What Numbers You Need To Know

A couple nights ago I did a blog about results addiction, the career-killing problem of watching numbers too much and other aspects of that addiction.

I got a number of questions about what numbers are needed in an indie career, so below I’ll give you my opinion on a way to be a good business person without being addicted to numbers and taking those numbers into your writing.


The New Workshops

I was not clear on one thing last night about the workshops. The new workshop Plotting with Depth is now on the schedule through March.

The older workshop we are bringing back, Interior Book Design will only be available for two months.



Got up late, spent time working on Smith’s Monthly, ran errands, did some steps, made dinner, worked on Smith’s Monthly, started to work on the new store by starting the first of the major moves, did more steps, did e-mail, and then got some writing done.

Again only two sessions with a break for a total of 2,250 words. Chugging right along, enjoying the book, just not giving it much time at the moment.
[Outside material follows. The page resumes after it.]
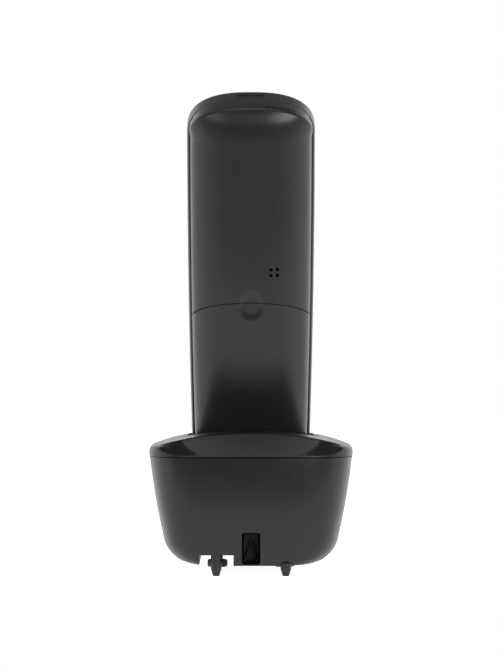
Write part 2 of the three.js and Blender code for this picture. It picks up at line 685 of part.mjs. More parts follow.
// A screw post of the lower housing with its two-step bore, as a pair.
function housingPost(side, outer) {
  const [x, { y, joint }] = [side * SCREW_POST.x, SCREW_POST];
  return [
    bar(x, y, BOTTOM_Z + 1, joint, 4.6).intersect(outer),
    join(bar(x, y, -5, joint - 4, 3.1), bar(x, y, -5, joint + 1, 1.7, 1.7, 12)),
  ];
}

function lowerHousing() {
  const outer = housingBody(0, 56, SEAM_Z - GAP / 2 - 0.05);
  const inner = housingBody(WALL, 40, SEAM_Z + 5);
  const passages = leadPassages(outer);
  const posts = [-1, 1].map((side) => housingPost(side, outer));
  const boardPosts = [-1, 1].flatMap((side) => BOARD_POST.ys.map((y) =>
    bar(side * BOARD_POST.x, y, 5, BOARD_POST.top, BOARD_POST.radius, BOARD_POST.radius, 10)));
  const body = join(cut(outer, inner), passages.walls, ...posts.map(([full]) => full), ...boardPosts);
  return join(
    cut(body, passages.spaces, ...posts.map(([, bore]) => bore)),
    legTaper(-LEG.x, LEG.rearY, BOTTOM_Z + 1),
    legTaper(LEG.x, LEG.rearY, LEAD_CHANNEL.top + 0.5),
    frontStub(-LEG.x, BOTTOM_Z + 1),
    frontStub(LEG.x, LEAD_CHANNEL.top + 0.5),
  );
}

// The stub that a rubber boot is pushed on to.
const frontStub = (x, from) => bar(x, LEG.frontY, 1.2, from, 2.2, 2.2, 14);

function rubberBoot(x) {
  const { radius, height } = BOOT;
  const geometry = lathed([
    [0, 0], [radius - 0.5, 0], [radius, 0.5], [radius, height - 0.4],
    [radius - 0.4, height], [2.5, height], [2.5, 0.9], [0, 0.9],
  ], 20);
  geometry.rotateX(Math.PI / 2).translate(x, LEG.frontY, 0);
  return solid(geometry);
}

// The black lead socket in the rear slot: a body with a tapering mouth between two ribs.
function leadSocket() {
  const half = LEAD_SLOT.width / 2 - GAP;
  const back = slotEnd + 1.6 + GAP;
  const mouth = back + 8.5;
  const { bottom, top } = LEAD_SLOT;
  const body = block([-half, half], [back, mouth], [bottom + GAP, top - GAP]);
  const throat = block([-half + 0.8, half - 0.8], [back + 2, mouth + 5], [bottom + 1.2, top - 1.2]);
  const ribs = [-1, 1].map((side) =>
    block([side * 1.6 - 0.35, side * 1.6 + 0.35], [back + 1, mouth - 0.6], [bottom + 1, top - 1]));
  return join(body.subtract(throat), ...ribs);
}

// The middle of the front slope's fittings.
const slopeMiddle = { y: FRONT_SLOPE.y - SLOPE_RUN, z: TOP_Z - SLOPE_RUN * Math.tan(FRONT_SLOPE.angle) };

// A piece drawn lying flat, with its top at z = 0, set into the front slope.
const onSlope = (whole, x = 0) => turned(whole, FRONT_SLOPE.angle, x, slopeMiddle.y, slopeMiddle.z);

function flatPad(width, height, radius, z0, z1) {
  const geometry = new THREE.ExtrudeGeometry(roundedRectangle(width, height, radius), {
    depth: z1 - z0, bevelEnabled: false, curveSegments: 4,
  });
  geometry.translate(0, 0, z0);
  return solid(geometry);
}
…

And I got over 10,000 steps three days in a row now. The streak has started. (grin)


December Workshop Schedule

All workshops have openings.

Class #51… Dec 7th … Advanced Depth
Class #52… Dec 7th … Character Voice/Setting
Class #53… Dec 7th … Adding Suspense to Your Writing
Class #54… Dec 7th … Ideas into Stories
Class #55… Dec 8th … Character Development
Class #56… Dec 8th … Depth in Writing
Class #57… Dec 8th … Plotting With Depth
Class #58… Dec 9th … Designing Covers
Class #59… Dec 9th … Writing and Selling Short Stories
Class #60… Dec 9th … Designing Book Interiors

Classic Workshops and Lectures are also available at any time.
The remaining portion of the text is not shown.